Serling later said of the experience: “By the time the censors had gotten to it, my script had turned to dust. His widow Carol noted in a 2002 L.A. Times interview with me that those problems with censorship lead to him creating “The Twilight Zone.” “Rod never felt he was a master of science fiction,” she said.  “But Rod thought it was the right time and good vehicle. That was the beauty of it. Through anthologies, he could confront these issues, and the sponsor really never understood him. I think that is part of the reason it is still on, because it’s still timely. These issues have never really gone away.”

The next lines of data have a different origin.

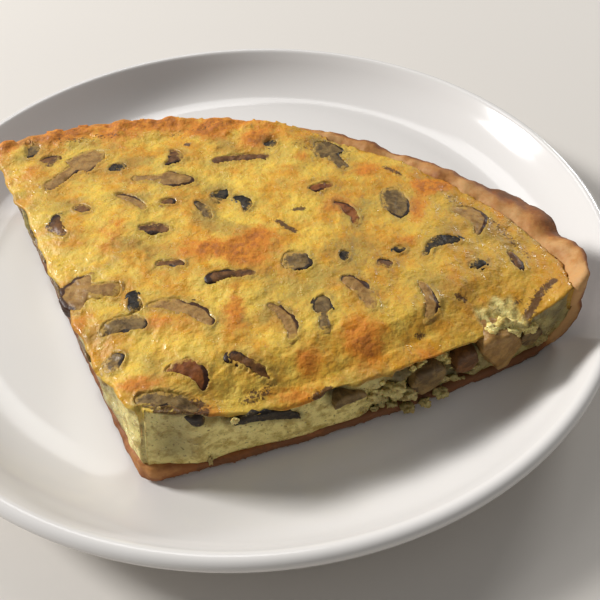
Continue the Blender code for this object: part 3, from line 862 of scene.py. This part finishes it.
@dataclass
class Custard:
    """The filling, as one skin over the top and down the cuts."""

    survey: Survey
    wedge: Wedge
    along: int = 190
    around: int = 290
    levels: int = 24
    start_radius: float = 0.9
    skin_depth: float = 1.3
    backs: list[float] = field(default_factory=list)

    INNER = 96.0  # radius from which the pastry wall is looked for
    BACK_RANGE = (108.0, 126.0)  # radii between which the filling ends
    BACK_STEP = 0.25
    OVERLAP = 0.5  # how far the filling reaches into the wall
    NO_TOP = 32.0  # height where nothing was measured
    NUMBERS = ("along", "turn", "brown", "skin", "stain", "deep", "mark", "falloff_shade")

    def tip_edge(self, radius: float, turn: float) -> float:
        """The strip in front of the slice at the tip, which its juices stain."""
        inward = self.wedge.inward(radius, turn)
        strip = (1.0 - step(inward, 2.6, 4.6)) * (1.0 - step(radius, 16.0, 19.0))
        return strip * step(radius, 2.0, 4.0) * step(turn, 0.9, 0.5)

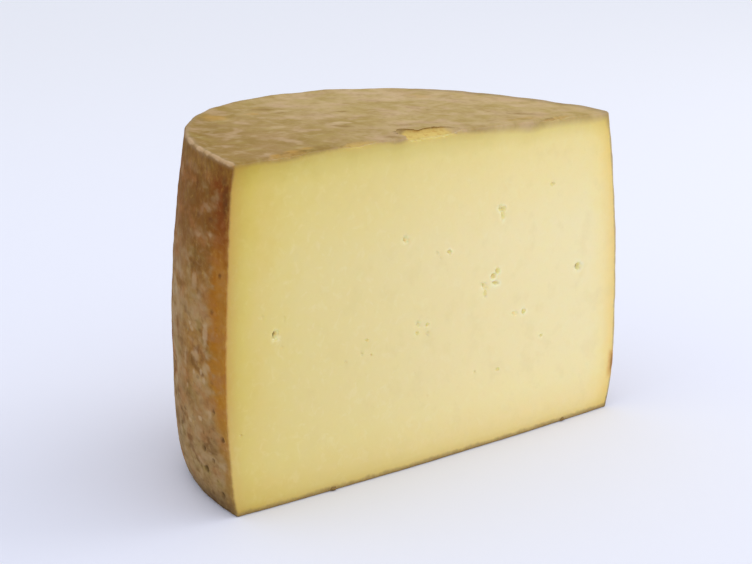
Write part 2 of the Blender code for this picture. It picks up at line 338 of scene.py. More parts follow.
# Layers laid over the ground colours: the layer's colour, the value where it starts, the value where it is
# full, and its strength. Values are noises around 0.5, marks from 0 to 1, depths and heights in mm, or metres
# across. First those of the side, then of the top, of the paste, and of the edges.
LAYERS = {
    # Painted sheen: grey-tan where the powdery rind turns away from view
    "side painted sheen": ((166, 146, 114), 0.25, 0.7, 0.65),
    "side brown cloud": ((140, 98, 46), 0.52, 0.66, 0.5),
    "side foot": ((150, 124, 84), 74, 30, 0.6),
    "side crown": ((116, 70, 16), 95, 150, 0.85),
    "side orange mark": ((164, 110, 38), 0.25, 0.7, 0.6),
    "side reddish blotch": ((156, 102, 56), 0.5, 0.68, 0.45),
    "side olive blotch": ((134, 112, 58), 0.48, 0.32, 0.5),
    "side pale blotch": ((176, 148, 108), 0.5, 0.7, 0.5),
    "side dark blotch": ((100, 62, 22), 0.49, 0.32, 0.55),
    "side pale grain": ((178, 150, 110), 0.5, 0.75, 0.25),
    "side dark grain": ((92, 58, 24), 0.5, 0.28, 0.35),
    "side pale mark": ((182, 152, 114), 0.3, 0.8, 0.6),
    "side speck": ((196, 168, 130), 0.35, 0.26, 0.5),
    "side dark mark": ((98, 56, 20), 0.3, 0.8, 0.75),
    "side small hole": ((88, 62, 30), 0.34, 0.22, 0.55),
    # The pits' brown, partly painted shade deep in each hollow
    "side pit with painted shade": ((86, 60, 30), 0.2, 1.5, 0.65),
    "top pale patch": ((196, 164, 130), 0.5, 0.68, 0.55),
    "top dark patch": ((170, 146, 82), 0.48, 0.32, 0.5),
    "top pale blotch": ((206, 180, 140), 0.5, 0.7, 0.25),
    "top dark blotch": ((152, 122, 72), 0.5, 0.32, 0.28),
    "top pale grain": ((206, 182, 142), 0.5, 0.72, 0.1),
    "top dark grain": ((148, 118, 68), 0.5, 0.3, 0.18),
    "top orange mark": ((192, 148, 74), 0.2, 0.85, 0.6),
    "top pale mark": ((206, 178, 138), 0.3, 0.85, 0.55),
    "top dark mark": ((138, 106, 54), 0.2, 1, 0.65),
    "top speck": ((142, 112, 62), 0.32, 0.18, 0.35),
    "pale curd": ((250, 240, 204), 0.52, 0.7, 0.12),
    "deep patch": ((222, 202, 134), 0.5, 0.7, 0.16),
    "deep grain": ((226, 206, 140), 0.55, 0.75, 0.1),
    # A ring of painted highlight round each opening, where its rim catches the light
    "painted highlight round an eye": ((255, 250, 216), 0, 1, 0.4),
    # Painted light: paler yellow on an eye's walls, lifting the shade in the hollow
    "eye": ((254, 242, 188), 0.2, 1.2, 0.85),
    # Painted shade: dark olive deep in the largest eyes
    "painted shade in an eye's core": ((148, 114, 24), 2.7, 3.9, 0.9),
    "worn right end": ((192, 176, 140), 0.05, 0.12, 0.8),
    "shade under the rim": ((98, 62, 26), 13, 4, 0.5),
    "rim": ((156, 134, 102), 3.6, 0.8, 0.5),
    "right rim": ((150, 130, 104), 8, 3, 0.5),
    # Painted highlight along the rounded front-left rim, where it catches the light
    "painted highlight on the front ridge": ((210, 176, 138), 1.8, 0.5, 0.75),
    # Painted shade darkening the rind towards its foot, and a painted contact shadow along its lowest edge
    "foot": ((98, 75, 46), 15, 2, 0.65),
    "painted contact shadow at the foot": ((76, 54, 34), 3.4, 0.4, 0.7),
    # Painted shadow under the overhanging crust at the back of a chip
    "painted shadow along a chip's back": ((132, 92, 38), 0, 0.1, 0.85),
    "torn paste": ((222, 188, 106), 0.2, 1.4, 0.5),
    "torn smudge": ((190, 142, 70), 0.2, 1.4, 0.5),
    "flake": ((198, 158, 92), 0.1, 1, 0.4),
    "stain": ((212, 160, 80), 11, 4, 0.75),
    "core of the stain": ((150, 108, 62), 8, 2, 0.75),
    # Partly the base's rind, partly painted contact shadow at the foot of the cut
    "heel": ((150, 122, 72), 3.4, 0.9, 0.75),
    "crumb": ((118, 92, 46), 0.1, 0.5, 0.85),
}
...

In 1970, though, Serling returned to the character drama format with the acclaimed “A Storm in Summer” that was presented on NBC’s “Hallmark Hall of Fame.” Serling explores racial prejudice in “Storm” — a poignant drama about an elderly Jewish deli owner (a memorable Peter Ustinov) who reluctant agrees to host an African American boy (N’gai Dixon) for the summer. Though they begin the summer on shaky ground, the two become deep friends.

His daughter Anne Serling told me in a 2013 L.A. Times interview that “A Storm in Summer” was one of her favorites of her father, describing it as “one of the most beautiful shows I have ever seen.” “Storm” won the Emmy for dramatic program and Ustinov earned an Emmy single performance by an actor in a leading role. Ironically, Serling wasn’t nominated.

But he did 30 years later. Robert Wise, then 85, returned to the director’s chair after a long absence to direct the 2000 Showtime remake with Peter Falk. The film won the Emmy for outstanding children’s program. And Serling, who died in 1975 at the age of 50, received a nomination for outstanding writing for a children’s program.